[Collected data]
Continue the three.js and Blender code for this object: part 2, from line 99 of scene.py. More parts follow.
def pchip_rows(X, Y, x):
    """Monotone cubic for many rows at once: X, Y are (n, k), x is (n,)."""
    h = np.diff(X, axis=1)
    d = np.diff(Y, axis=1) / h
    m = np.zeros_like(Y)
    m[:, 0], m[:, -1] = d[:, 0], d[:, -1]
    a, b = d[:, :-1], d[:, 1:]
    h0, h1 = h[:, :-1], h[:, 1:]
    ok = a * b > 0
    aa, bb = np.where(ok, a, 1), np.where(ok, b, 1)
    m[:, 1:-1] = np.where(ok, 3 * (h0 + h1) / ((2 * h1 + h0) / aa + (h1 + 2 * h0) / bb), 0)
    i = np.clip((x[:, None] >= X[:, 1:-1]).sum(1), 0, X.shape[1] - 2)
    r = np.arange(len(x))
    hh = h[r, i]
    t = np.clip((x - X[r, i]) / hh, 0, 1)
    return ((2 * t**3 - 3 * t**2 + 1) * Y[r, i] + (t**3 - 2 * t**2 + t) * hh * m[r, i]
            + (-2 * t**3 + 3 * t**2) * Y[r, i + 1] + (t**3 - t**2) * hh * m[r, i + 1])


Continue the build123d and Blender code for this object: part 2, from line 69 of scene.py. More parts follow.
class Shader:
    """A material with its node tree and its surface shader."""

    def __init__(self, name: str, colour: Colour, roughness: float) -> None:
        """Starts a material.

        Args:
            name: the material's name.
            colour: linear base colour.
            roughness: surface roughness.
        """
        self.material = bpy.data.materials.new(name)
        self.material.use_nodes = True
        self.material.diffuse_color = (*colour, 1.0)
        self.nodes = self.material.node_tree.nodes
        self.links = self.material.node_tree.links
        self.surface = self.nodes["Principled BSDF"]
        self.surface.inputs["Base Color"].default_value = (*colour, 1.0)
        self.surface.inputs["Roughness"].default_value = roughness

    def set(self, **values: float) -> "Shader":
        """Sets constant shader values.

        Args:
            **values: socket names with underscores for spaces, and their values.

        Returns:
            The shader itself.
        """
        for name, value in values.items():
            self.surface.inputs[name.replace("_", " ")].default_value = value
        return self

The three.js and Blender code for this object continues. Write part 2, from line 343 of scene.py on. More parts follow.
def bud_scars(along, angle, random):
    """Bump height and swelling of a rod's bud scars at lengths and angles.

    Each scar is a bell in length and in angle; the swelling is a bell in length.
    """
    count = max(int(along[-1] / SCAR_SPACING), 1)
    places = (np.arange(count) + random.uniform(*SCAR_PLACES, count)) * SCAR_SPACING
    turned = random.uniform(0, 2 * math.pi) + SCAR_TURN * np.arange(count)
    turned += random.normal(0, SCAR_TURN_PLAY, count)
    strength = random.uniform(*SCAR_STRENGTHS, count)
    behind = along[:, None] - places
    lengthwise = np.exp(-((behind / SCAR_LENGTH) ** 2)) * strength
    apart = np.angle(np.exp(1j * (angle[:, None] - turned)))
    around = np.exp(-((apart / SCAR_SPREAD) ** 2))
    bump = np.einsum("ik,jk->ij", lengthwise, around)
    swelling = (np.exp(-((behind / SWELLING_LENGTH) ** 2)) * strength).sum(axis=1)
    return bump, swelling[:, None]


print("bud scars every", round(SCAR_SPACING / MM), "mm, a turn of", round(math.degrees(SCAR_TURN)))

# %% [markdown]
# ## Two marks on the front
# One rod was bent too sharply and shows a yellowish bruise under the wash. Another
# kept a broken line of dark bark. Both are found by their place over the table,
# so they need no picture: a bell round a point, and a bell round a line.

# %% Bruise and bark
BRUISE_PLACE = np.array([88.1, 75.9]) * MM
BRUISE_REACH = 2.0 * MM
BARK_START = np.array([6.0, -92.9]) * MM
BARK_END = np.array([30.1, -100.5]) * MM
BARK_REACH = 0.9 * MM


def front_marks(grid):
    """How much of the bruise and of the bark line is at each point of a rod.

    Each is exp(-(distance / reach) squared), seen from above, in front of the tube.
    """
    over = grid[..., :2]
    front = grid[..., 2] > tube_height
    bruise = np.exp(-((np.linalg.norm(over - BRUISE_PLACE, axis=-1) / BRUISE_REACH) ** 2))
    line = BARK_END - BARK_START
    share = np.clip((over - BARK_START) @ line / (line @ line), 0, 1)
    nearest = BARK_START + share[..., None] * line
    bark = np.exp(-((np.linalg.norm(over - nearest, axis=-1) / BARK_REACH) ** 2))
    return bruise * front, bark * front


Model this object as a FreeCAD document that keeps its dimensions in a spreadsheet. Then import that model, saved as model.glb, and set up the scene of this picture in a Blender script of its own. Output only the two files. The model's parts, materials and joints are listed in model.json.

AIM: Take every line from the data above that holds "picture" and copy it out.

FINISHED EXERCISE:
# so they need no picture: a bell round a point, and a bell round a line.
Model this object as a FreeCAD document that keeps its dimensions in a spreadsheet. Then import that model, saved as model.glb, and set up the scene of this picture in a Blender script of its own. Output only the two files. The model's parts, materials and joints are listed in model.json.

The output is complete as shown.